< [NTLK](https://tdm.universiteitleiden.nl/Python/NLTK.html) | [Table of contents](https://tdm.universiteitleiden.nl/Python) | [Data visualisation with matplotlib](https://tdm.universiteitleiden.nl/Python/Visualisation.html) >

# Data analyses with pandas

'Pandas' is a Python library which was developed for the manipulation and the analysis of data sets. It is available for Python version 2.7 and higher. The name of the library loosely stands for “Python Data Analysis Library”. Pandas contains methods that enable programmers to read data from and write data to a wide range of file formats, including CSV, TSV, Excel spreadsheets and MySQL databases, and it offers numerous statistical methods that can be used to analyse these data.

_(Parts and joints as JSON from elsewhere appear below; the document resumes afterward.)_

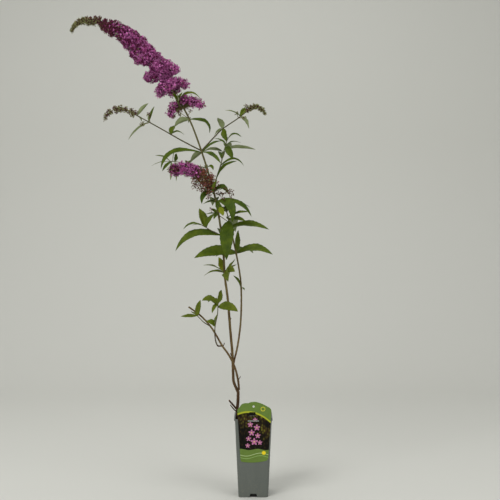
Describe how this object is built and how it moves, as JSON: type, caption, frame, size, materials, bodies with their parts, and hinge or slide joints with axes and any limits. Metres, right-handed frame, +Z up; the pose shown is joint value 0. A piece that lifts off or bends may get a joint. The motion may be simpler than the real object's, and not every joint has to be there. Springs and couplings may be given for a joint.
{
  "type": "potted butterfly bush",
  "caption": "Young butterfly bush in a deep square nursery pot: slim leaning stems, lance-shaped leaves, a long arching flower spike, bud spikes, and a plastic label at the pot's front.",
  "frame": {"origin": "centre of the pot's flat underside, at ground level", "axes": "+Z up, along the height; -Y towards the front, where the label is; +X to the right seen from the front"},
  "size_m": [0.4744, 0.166, 1.1161],
  "materials": {
    "pot": "grey scuffed plastic",
    "soil": "dark crumbly substrate",
    "label": "printed plastic sheet",
    "strap": "pale grey plastic",
    "bark": "rough brown bark",
    "shoot": "greenish brown young stem",
    "leaf": "matt green, with a pale felted underside",
    "blossom": "magenta-purple florets",
    "buds": "olive and maroon buds",
    "spent": "dry rust-brown flowers"
  },
  "bodies": {
    "root": {"pot": "pot", "soil": "soil", "label": "label", "label_strap": "strap", "trunk": "bark", "main_stem": "bark", "right_stem": "bark", "left_branch": "bark", "dead_stub": "bark", "thin_dead_stub": "bark", "upper_left_branch": "shoot", "upper_right_branch": "shoot", "main_spike": "blossom", "spike_tip": "buds", "mid_spike": "blossom", "spent_flowers": "spent", "left_bud_spike": "buds", "right_bud_spike": "buds", "upper_whorl": "blossom", "lower_whorl": "blossom", "spent_cyme": "spent", "lower_left_spray": "leaf", "lower_left_twig": "leaf", "lower_node_leaves": "leaf", "right_stem_leaf": "leaf", "right_node_leaves": "leaf", "crown_front_leaves": "leaf", "crown_upper_leaves": "leaf", "mid_left_spray": "leaf", "mid_small_leaves": "leaf", "under_spike_leaves": "leaf", "upper_curl_leaves": "leaf", "left_rear_spray": "leaf", "right_spray": "leaf", "fork_leaves": "leaf", "upper_right_leaves": "leaf", "upper_right_tip_leaves": "leaf", "upper_left_leaves": "leaf", "bud_branch_leaves": "leaf", "bud_leaf": "leaf", "top_node_leaves": "leaf", "bract_leaves": "leaf"}
  },
  "joints": []
}
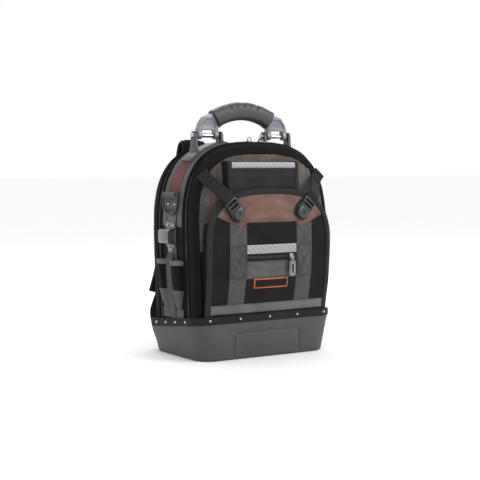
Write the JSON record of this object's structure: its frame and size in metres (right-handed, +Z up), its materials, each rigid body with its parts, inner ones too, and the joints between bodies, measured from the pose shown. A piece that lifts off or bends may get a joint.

If pandas has been installed successfully on your computer, this library can be imported into your program using the `import` keyword.



In [None]:
import pandas as pd


As can be seen, this import statement also assigns an alias, namely `pd`. This is a short code for the library. After this point, the library can be referred to using this brief code. Without this alias, the full name `pandas` would have to be typed in each time a method from this library is needed.


## Reading a CSV file

If your data set is stored in the csv format, it can be accessed using the `read_csv()` function.


In [None]:
df = pd.read_csv( 'data.csv' )

The data that are read from the csv file are represented as a specific data structure which is known within the context of pandas as a data frame. A data frame can be compared to a regular table in a database. It consists of rows and columns. In the code above, the data frame is stored in a variable named `df`.

As is indicated by the name of the file format, CSV files conventionally separate the individual values in the data set using commas. In some cases however, such files may also work with other types of separators, such as hyphens or semi-colons. In the `read_csv()` method, it is also possible to specify the separator, i.e. the character that must be used to separate the row into individual values. For more information, see the [guide on `read_csv()`](https://pandas.pydata.org/pandas-docs/stable/user_guide/io.html#io-read-csv-table).

In [None]:
df = pd.read_csv( 'data.csv' , sep = ';' )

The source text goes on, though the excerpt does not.